Solidarity, Not Charity in Philanthropy

The Bay Area is frequently envisioned as a flourishing hub. In the collective imagination, the advancements of Silicon Valley are lauded as leading the world towards growth and innovation. And yet, the Bay Area has the third largest income disparity in the nation. This extreme wealth gap and income disparities are very much stratified by race and gender, with Black and indigenous Bay Area residents making, on average, at least half of their white counterparts.

With concentrated generational wealth, in comes philanthropy with its good intentions and complicated history. At its best, philanthropy can play a major role in redistributing resources back to historically marginalized communities. We believe this redistribution is possible if philanthropy rejects a charity model and instead embraces a solidarity model.

At American Leadership Forum Silicon Valley and Northern California Grantmakers, we cultivate learning spaces for those with access to institutional resources or generational wealth to show up in alignment with their values. We offer support for people in philanthropy to identify how our personal liberation is inherently linked while offering tangible tools and practices to move philanthropy as a collective.

“Charity connotes power or resources granted from the top to the bottom. Solidarity recognizes the mutuality and agency of all beings involved. To move from charity to solidarity means affirming the deep dignity and power of historically marginalized communities.”

First, let’s get honest about the historical context we are operating in. Philanthropy exists as a result of capitalism and was formed through centuries of slavery, colonization, and displacement. The systems are designed to extract resources, privatize wealth, and centralize power and control of said resources. The systems are successfully doing exactly what they have been designed to do.
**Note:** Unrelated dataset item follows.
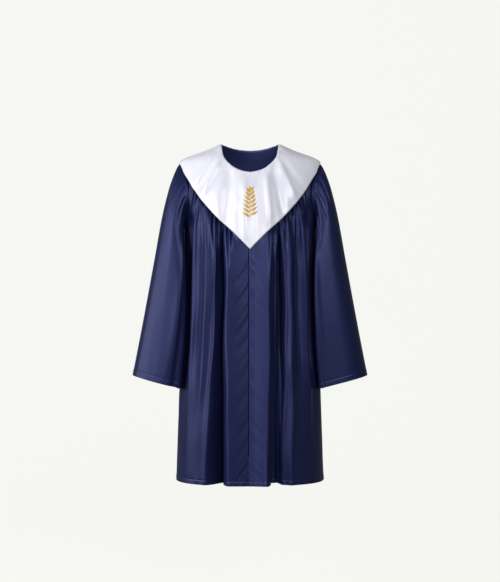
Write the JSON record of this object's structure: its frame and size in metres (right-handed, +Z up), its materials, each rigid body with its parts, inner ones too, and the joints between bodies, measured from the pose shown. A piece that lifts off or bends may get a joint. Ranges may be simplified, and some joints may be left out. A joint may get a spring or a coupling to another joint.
{
  "type": "child's graduation gown",
  "caption": "Child's knee-length graduation gown in navy satin with a white satin V collar, gathered body, bell sleeves and a zipped front, filled out as if worn.",
  "frame": {"origin": "middle of the neck opening, level with the points where the neck meets the shoulders", "axes": "+Z up along the gown, -Y the way the wearer faces, +X the wearer's left"},
  "size_m": [0.4682, 0.2094, 0.67],
  "materials": {
    "navy_satin": "navy polyester satin, soft sheen",
    "white_satin": "white polyester satin, soft sheen",
    "zip_navy": "woven tape and nylon coil, matt"
  },
  "bodies": {
    "root": {"front_right": "navy_satin", "front_left": "navy_satin", "back": "navy_satin", "front_yoke_right": "navy_satin", "front_yoke_left": "navy_satin", "back_yoke": "navy_satin", "collar": "white_satin", "sleeve_right": "navy_satin", "sleeve_left": "navy_satin", "zip_tape": "zip_navy", "zip_chain": "zip_navy"}
  },
  "joints": []
}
To disrupt these systems, we need to reimagine charity principles in philanthropy to the following solidarity practices:

  • Moving long-term, general support funding to grassroots organizing: Those closest to the systemic problems are closest to co-creating solutions to freedom. Let’s get out of their way and move resources for their ideas to take root and flourish.
  • Building a culture of accountability and interdependence in philanthropy: No one does anything alone. Change happens at the speed and depth of relationships. We need each other as accountability partners. Let’s be honest about our failures, learn from them, and organize together. This culture is currently underway in a partnership between ALF and the Silicon Valley Community Foundation. We are in our third year of facilitating monthly dialogue with local leaders to promote leadership for racial and economic equity in Bay Area foundations. You can learn more about the dialogue here.
  • Engaging in deep personal and collective self-reflection: We can only shift our practices and transform when we take account of our own our role/responsibility in building that shared future. NCG offers Communities of Practice, intensive cohort-based learning for hundreds of philanthropy practitioners at every step of their journey so they can build individual and collective accountability. Learn more about our Communities of Practice here.
  • Mobilizing resources and power back into movements and community-led infrastructure: Philanthropy can do this by creating participatory and democratic grant-making and investment structures.
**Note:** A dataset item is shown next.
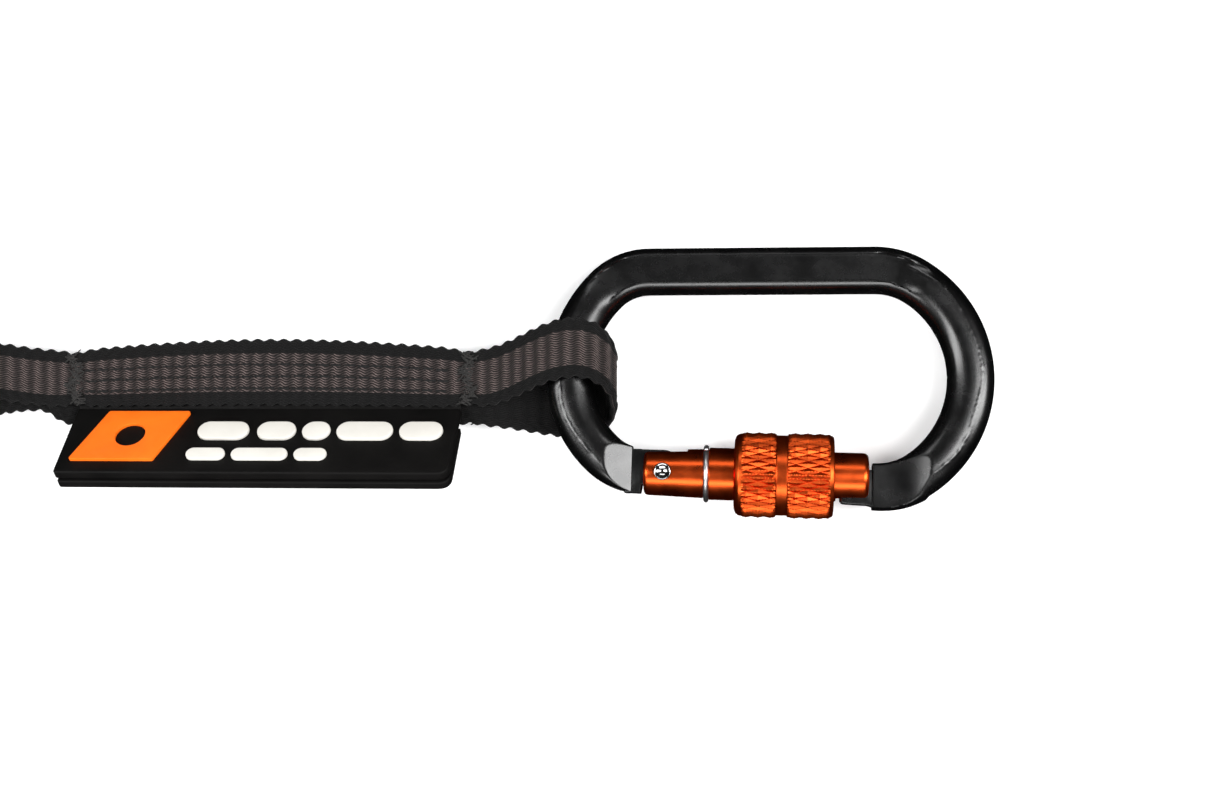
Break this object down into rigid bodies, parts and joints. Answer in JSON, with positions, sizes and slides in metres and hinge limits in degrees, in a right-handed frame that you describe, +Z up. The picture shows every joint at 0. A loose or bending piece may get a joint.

Charity connotes power or resources granted from the top to the bottom. Solidarity recognizes the mutuality and agency of all beings involved. To move from charity to solidarity means affirming the deep dignity and power of historically marginalized communities. In philanthropy, we are not doing a service to movement leaders and community members by moving resources to them, they are doing a service for us by reclaiming wealth and capital that has been historically extracted and denied to them. We’ll know we made it if the Bay Area becomes a flourishing hub for resource redistribution and wealth reclamation. We can and we must build that future in our lifetime.